• _TASK TO CARRY OUT_: Select the lines that hold the word "this" and copy each one.

::: RECORDS FOR THE EXERCISE :::

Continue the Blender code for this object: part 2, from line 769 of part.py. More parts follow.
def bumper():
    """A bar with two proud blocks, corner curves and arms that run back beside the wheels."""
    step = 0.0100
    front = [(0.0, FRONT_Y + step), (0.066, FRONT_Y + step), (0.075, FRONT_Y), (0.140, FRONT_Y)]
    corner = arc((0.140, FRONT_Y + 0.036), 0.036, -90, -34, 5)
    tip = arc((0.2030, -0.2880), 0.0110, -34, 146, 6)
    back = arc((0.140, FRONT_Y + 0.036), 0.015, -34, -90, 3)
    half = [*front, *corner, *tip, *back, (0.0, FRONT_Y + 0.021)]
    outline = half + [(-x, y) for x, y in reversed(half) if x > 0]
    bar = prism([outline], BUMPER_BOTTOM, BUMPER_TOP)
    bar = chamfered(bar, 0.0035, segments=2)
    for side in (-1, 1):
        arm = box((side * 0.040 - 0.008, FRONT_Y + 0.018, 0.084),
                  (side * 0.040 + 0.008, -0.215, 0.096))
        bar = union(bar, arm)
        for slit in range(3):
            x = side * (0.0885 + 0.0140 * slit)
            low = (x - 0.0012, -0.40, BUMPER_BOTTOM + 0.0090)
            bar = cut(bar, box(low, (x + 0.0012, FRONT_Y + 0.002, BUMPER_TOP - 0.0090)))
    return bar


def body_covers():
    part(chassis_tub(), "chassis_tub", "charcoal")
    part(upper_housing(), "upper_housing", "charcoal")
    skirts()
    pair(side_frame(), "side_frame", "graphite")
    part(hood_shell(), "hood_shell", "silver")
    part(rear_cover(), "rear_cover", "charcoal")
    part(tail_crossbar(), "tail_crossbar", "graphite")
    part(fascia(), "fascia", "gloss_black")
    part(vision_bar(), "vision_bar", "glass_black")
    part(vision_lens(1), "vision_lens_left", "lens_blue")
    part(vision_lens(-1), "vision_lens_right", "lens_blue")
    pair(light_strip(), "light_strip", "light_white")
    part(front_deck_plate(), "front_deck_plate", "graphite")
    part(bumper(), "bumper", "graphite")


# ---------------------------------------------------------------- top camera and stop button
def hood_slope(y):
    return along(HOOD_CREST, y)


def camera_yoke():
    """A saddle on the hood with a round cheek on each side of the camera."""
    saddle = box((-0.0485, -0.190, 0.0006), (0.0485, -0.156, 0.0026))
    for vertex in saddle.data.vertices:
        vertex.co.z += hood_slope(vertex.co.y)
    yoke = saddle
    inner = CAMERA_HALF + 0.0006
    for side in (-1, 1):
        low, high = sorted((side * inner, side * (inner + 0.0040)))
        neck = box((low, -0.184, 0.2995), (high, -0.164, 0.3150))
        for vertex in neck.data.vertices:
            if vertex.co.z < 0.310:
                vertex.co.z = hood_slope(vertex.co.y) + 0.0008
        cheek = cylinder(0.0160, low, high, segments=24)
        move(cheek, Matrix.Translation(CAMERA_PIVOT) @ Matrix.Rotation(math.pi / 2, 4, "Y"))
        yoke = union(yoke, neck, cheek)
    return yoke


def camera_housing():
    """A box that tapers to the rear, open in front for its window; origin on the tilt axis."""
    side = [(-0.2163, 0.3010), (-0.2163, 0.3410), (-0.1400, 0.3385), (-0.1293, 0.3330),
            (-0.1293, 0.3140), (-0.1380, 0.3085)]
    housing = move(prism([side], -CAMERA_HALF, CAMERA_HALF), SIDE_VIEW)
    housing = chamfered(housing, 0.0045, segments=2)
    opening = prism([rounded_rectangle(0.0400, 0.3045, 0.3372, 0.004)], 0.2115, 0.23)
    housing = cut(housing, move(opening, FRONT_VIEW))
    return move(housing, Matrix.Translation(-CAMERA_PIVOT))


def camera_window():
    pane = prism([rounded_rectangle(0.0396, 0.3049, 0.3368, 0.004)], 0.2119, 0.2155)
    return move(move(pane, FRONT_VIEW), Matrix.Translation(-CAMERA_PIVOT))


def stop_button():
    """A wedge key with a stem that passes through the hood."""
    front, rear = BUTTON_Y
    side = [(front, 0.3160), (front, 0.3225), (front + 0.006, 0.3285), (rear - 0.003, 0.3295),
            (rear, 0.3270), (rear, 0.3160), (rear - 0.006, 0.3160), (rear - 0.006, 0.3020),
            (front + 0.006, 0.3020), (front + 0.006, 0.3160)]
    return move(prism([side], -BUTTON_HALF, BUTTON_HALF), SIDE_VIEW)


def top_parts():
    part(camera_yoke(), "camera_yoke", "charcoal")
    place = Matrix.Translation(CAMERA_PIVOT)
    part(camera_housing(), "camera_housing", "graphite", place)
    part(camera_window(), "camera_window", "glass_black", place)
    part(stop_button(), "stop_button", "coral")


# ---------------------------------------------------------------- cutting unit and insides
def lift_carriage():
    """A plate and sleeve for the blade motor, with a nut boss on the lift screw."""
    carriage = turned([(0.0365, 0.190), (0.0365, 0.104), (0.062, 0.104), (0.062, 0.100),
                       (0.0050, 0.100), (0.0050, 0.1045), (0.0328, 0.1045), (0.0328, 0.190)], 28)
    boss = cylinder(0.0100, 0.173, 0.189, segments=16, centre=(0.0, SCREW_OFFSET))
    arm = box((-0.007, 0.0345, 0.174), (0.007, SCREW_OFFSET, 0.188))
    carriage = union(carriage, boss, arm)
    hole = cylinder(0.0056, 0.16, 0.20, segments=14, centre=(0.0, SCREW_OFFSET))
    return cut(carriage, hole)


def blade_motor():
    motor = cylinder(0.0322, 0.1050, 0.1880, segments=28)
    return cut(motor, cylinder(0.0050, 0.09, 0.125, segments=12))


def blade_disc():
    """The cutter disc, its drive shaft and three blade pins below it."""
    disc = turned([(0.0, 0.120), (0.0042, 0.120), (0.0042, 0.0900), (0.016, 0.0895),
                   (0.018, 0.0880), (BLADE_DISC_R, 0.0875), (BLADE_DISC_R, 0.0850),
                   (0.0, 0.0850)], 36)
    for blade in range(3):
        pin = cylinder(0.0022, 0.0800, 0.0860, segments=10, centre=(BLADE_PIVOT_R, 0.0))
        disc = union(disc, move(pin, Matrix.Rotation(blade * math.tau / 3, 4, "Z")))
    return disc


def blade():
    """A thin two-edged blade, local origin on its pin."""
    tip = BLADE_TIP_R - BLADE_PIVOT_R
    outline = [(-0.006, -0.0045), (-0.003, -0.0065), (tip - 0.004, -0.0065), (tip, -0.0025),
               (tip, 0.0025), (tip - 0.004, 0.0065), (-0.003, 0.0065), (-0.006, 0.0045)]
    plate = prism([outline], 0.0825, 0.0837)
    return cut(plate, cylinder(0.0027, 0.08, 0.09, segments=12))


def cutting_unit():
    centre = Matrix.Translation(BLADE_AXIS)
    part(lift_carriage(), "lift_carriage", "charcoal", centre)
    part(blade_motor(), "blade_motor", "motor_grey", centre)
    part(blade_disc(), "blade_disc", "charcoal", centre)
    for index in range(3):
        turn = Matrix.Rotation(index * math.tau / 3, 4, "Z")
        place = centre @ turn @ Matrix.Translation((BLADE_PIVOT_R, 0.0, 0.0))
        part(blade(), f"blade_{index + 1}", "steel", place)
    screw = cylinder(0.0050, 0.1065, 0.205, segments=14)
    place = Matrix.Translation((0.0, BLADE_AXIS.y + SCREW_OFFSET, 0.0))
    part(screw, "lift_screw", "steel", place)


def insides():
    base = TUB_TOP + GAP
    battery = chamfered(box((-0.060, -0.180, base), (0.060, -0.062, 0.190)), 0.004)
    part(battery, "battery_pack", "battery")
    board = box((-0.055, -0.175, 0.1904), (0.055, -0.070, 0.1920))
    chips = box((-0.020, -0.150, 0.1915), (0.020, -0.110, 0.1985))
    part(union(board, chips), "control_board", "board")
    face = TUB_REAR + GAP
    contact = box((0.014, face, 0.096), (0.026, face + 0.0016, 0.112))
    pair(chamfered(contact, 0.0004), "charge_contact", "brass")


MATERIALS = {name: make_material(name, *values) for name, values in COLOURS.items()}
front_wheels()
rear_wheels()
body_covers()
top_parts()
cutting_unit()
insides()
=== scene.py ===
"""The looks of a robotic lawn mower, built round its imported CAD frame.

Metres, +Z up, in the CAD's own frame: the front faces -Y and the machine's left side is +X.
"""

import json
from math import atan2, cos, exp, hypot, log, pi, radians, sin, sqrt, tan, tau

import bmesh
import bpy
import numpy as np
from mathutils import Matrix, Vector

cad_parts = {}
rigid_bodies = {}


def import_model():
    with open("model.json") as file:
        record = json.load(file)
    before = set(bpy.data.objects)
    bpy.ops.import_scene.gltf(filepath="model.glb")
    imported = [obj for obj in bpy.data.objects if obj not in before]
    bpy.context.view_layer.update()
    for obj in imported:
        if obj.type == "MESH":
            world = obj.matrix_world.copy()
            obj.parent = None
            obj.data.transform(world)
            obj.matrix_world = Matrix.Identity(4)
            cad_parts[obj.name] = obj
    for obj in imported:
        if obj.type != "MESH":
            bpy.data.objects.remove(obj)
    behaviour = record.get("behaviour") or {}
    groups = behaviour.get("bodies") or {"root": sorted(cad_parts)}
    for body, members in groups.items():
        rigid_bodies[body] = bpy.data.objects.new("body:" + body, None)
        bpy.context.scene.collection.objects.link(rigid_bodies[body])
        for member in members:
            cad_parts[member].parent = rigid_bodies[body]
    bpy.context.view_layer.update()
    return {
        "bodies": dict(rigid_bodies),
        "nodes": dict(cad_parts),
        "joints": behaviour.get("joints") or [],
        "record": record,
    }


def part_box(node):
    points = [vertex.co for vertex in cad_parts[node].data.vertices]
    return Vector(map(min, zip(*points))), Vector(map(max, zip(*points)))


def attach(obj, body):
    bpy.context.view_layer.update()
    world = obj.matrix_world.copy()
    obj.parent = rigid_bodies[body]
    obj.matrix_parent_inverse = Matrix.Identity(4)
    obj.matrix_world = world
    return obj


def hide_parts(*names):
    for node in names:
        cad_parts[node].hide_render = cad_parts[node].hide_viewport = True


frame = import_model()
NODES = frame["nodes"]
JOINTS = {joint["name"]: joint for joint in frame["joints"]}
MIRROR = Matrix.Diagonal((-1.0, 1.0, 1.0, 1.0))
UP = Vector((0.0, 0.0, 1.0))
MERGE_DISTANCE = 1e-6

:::
::: RECORDS FOR THE EXERCISE :::

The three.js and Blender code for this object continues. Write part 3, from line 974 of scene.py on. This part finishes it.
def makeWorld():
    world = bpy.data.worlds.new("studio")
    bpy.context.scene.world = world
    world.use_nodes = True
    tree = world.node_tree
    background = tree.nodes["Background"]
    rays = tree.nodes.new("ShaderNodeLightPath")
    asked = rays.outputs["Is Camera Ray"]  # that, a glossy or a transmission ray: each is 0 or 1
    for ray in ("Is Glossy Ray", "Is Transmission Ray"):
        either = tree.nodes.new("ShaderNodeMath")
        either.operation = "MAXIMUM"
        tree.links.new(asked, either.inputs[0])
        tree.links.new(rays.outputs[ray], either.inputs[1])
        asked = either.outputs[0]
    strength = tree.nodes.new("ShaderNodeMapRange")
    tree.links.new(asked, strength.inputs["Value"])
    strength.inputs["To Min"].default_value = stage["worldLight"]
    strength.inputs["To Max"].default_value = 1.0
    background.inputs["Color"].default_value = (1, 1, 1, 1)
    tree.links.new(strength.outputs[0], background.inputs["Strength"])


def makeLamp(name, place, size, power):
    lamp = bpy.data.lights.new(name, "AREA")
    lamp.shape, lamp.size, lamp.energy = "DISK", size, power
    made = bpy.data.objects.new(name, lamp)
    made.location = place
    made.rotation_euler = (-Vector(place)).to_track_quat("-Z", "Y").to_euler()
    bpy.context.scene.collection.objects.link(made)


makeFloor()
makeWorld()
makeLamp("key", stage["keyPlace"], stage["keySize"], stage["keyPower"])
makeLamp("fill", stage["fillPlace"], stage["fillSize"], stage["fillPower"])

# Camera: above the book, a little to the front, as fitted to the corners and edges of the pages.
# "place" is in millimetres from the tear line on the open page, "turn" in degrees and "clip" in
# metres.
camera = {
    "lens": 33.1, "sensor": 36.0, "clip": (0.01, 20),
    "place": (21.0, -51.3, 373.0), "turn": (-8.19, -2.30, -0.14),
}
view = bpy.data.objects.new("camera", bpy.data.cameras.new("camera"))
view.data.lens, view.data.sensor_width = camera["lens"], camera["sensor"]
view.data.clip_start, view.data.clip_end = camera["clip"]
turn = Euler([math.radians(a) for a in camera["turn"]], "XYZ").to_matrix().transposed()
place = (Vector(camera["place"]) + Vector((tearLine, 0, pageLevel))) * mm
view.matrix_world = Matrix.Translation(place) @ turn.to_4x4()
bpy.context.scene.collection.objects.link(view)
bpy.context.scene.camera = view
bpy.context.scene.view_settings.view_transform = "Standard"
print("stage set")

:::
::: RECORDS FOR THE EXERCISE :::

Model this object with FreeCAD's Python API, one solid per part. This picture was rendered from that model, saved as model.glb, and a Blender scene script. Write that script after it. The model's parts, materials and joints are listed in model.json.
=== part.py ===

:::

• _WRITTEN ANSWER_:
Continue the Blender code for this object: part 2, from line 769 of part.py. More parts follow.
The three.js and Blender code for this object continues. Write part 3, from line 974 of scene.py on. This part finishes it.
Model this object with FreeCAD's Python API, one solid per part. This picture was rendered from that model, saved as model.glb, and a Blender scene script. Write that script after it. The model's parts, materials and joints are listed in model.json.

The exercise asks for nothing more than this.